Section 100121 of Public Law 112-141 added new provisions in 5 U.S.C. 8336a and 8412a that provide authority for a new phased retirement program. This bulletin provides information on the responsibilities and actions agencies must take regarding TSP eligibility and participation for their employees who transition to phased retirement status.
For TSP purposes, the employment status of a phased retiree does not differ from that of a regular part-time employee. Therefore, phased retirees who are covered by FERS and CSRS continue their eligibility to participate in the TSP. As such, phased retirees are eligible to contribute to the TSP and are subject to the normal restrictions regarding TSP loans, financial hardship withdrawals, and/or age-based in-service withdrawals.
Employees in phased retirement status are not eligible for post-employment withdrawals. Employees in phased retirement status will not be subject to required minimum distributions or the TSP withdrawal deadline.

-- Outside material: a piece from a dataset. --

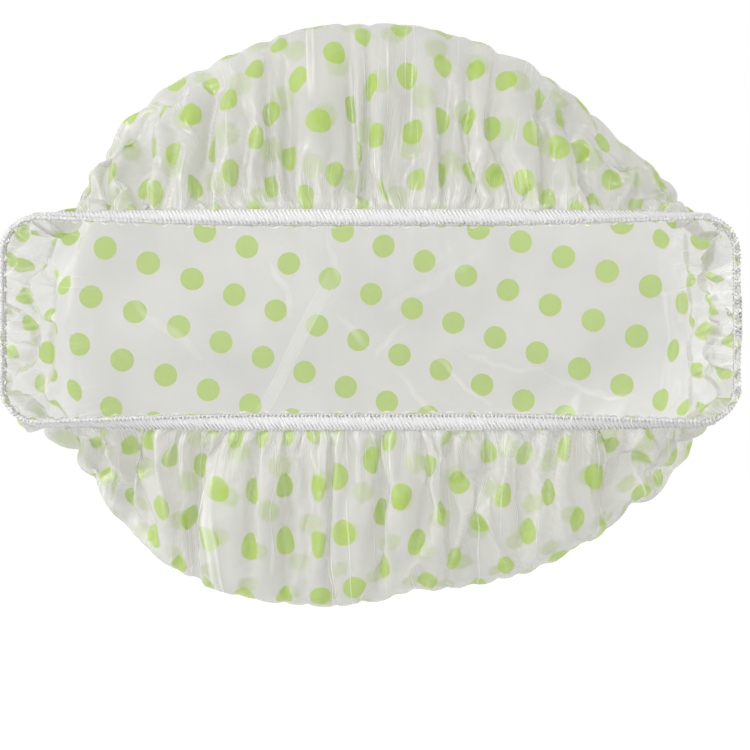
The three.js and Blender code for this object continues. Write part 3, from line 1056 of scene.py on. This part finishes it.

II. Agency Responsibilities
- Inform employees who are transitioning to phased retirement that their eligibility (and their latest TSP election on file, if any) will continue through their transition. These employees must also be provided information regarding the benefits of participating in the TSP, in addition to information on how to change or terminate their contributions to the TSP.
- Continue to submit TSP contributions and loan payments without interruption.
- Allow phased retirees to make changes to their contribution elections.
- Report correct TSP status codes, status dates, employment codes, and employment dates for phased retirees. Generally, these data elements will NOT change unless participants make changes to their TSP contribution elections.
III. Determining Contribution Amounts for Participants in Phased Retirement
TSP contributions for phased retirees are based upon the basic pay received by the employee during each pay period. TSP contributions will not be based on the phased retirement annuity payable by OPM. For FERS employees, all sources of contributions (employee contributions, Agency Automatic (1%) Contributions, and Agency Matching Contributions) must be determined using the basic pay.
Deductions for TSP contributions fall into the category of “other voluntary deductions,” and agencies must follow the order of precedence for other mandatory deductions before taking TSP contributions. If an employee has elected a percentage of basic pay, and if that percentage turns out to be an amount greater than the available pay after other deductions, then the TSP employee contribution is the amount of pay available after other deductions.
If an employee has elected a TSP contribution based on whole dollar amount, and if the whole dollar amount elected is greater than the available pay after other mandatory deductions have been subtracted, no employee contribution will be made for the pay period. Consequently, if covered by FERS, the employee receives no agency matching contribution for the pay period. Refer to TSP Bulletin 05-17, Elimination of Percentage Restrictions on Employee Contributions to the Thrift Savings Plan for a more detailed explanation.